For the past 10 years, Santos has been at CSUSM and now works as an associate professor in the Department of Sociology & Criminology and Justice Studies.

“I didn’t know that I wanted to become a teacher until I came across teachers that reminded me of my worth. They inspired me, and I decided that I wanted to pay back my community through research and teaching,” Santos said.

Santos also works with formerly incarcerated youth and gang-involved students. He serves as the faculty director of Project Rebound, a program that helps formerly incarcerated and system-impacted students to be accepted and retained at the university and to graduate.

“We’re very disproportionately represented in academia, so to come from this highly stigmatized context and to thrive and become a role model as a professor, I always keep in mind all of the people that mentored me along the way,” Santos said. “I refer to them as OGs, opportunity givers, people that understand your plight, your struggle; people that understand that you are a person that has potential and your life has meaning.”

Dr. Xuan Santos
Today, Santos, left, serves as a mentor to his students and colleagues in hopes of “paying it forward.” Photo courtesy of CSUSM

Martin Leyva, the program coordinator of Project Rebound and a lecturer in the sociology department at CSUSM, has known Santos for roughly 11 years.

Leyva told The Coast News that he considers Santos his mentor, a status he doesn’t hand out lightly.

“When I met him, he was one of the first Chicanos I actually saw myself in – the way he talks, the way he dresses, the way that he communicates,” Leyva said. “He was the first Chicano that I’d seen who was getting his Ph.D., and it was very inspiring to me.”
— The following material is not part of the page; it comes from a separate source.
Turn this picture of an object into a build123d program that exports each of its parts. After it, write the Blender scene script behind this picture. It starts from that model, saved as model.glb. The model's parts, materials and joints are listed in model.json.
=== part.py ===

Leyva said that Santos’ students and colleagues naturally tend to gravitate toward him because he’s real and isn’t afraid to be himself.

“When you look at the history of academia, especially higher education, there’s not a lot of Black and Brown representation within our classrooms or even in our curriculums and books,” Leyva said. “That’s the beautiful thing about having someone like Dr. Santos who comes from that Chicano perspective, as well as a very marginalized community like Boyle Heights.”

Santos told The Coast News that he’s grateful to his parents, his family and his background for where he is today, and he hopes to pay it forward.

“I see a future in every person I come into contact with because I was once in their shoes, I was once misguided, I was once afraid, and I didn’t feel like the world was open to me,” Santos said. “That’s why it’s important to create a network of faculty members that understands that struggle.”

He added that being an educator has been a gift that has allowed him to connect with people from all walks of life.

“We have to create bridges across genders, sexualities, socioeconomic statuses and races. We have to do this so that we can create cohesion in our communities,” Santos said. “As an educator, I understand that we’re not all going to agree on everything, but we all need to teach respect, compassion and accepting of difference. That’s what I strive to do.”